Revisit your trade mark policing strategies

The UK's decision to stop examining trade marks on relative grounds will force applicants to reconsider their policing and filing strategies in Europe. Jonathan Radcliffe and Eesheta Shah explain more

One-minute read
The European Union is split by differences on ex officio examination for conflicting trade marks in its various trade mark systems. OHIM – home of the Community trade mark – has no ex officio examination. But at the national level 12 of the EU's 27 member states have an ex officio examination, and the remaining 15 member states do not.
This article considers the potential effects of the two systems on brand owners, and compares the position in the UK – which (along with Denmark and Hungary) recently abolished its practice of examining trade marks on relative grounds – with the position in France, Germany and the Benelux countries.

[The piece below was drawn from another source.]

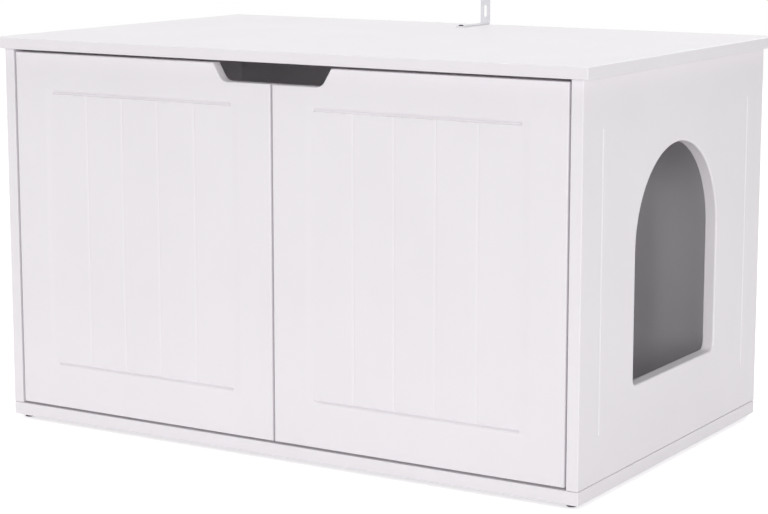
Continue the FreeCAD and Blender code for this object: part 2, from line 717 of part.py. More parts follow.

Brand owners looking for protection for their marks in Europe or parts of Europe have a choice – they can either seek national protection in key territories of interest (through national filings or an international filing) or they can seek EU-wide protection via the Community trade mark (CTM) system. The extensive geographic reach and cost-effectiveness of CTMs have certainly contributed to their popularity. But the absence of an ex officio examination for conflicting trade marks at OHIM, and the strategy of filing a CTM application to bypass an examination on relative grounds at a national registry, have undoubtedly also had an impact on filing strategies around Europe.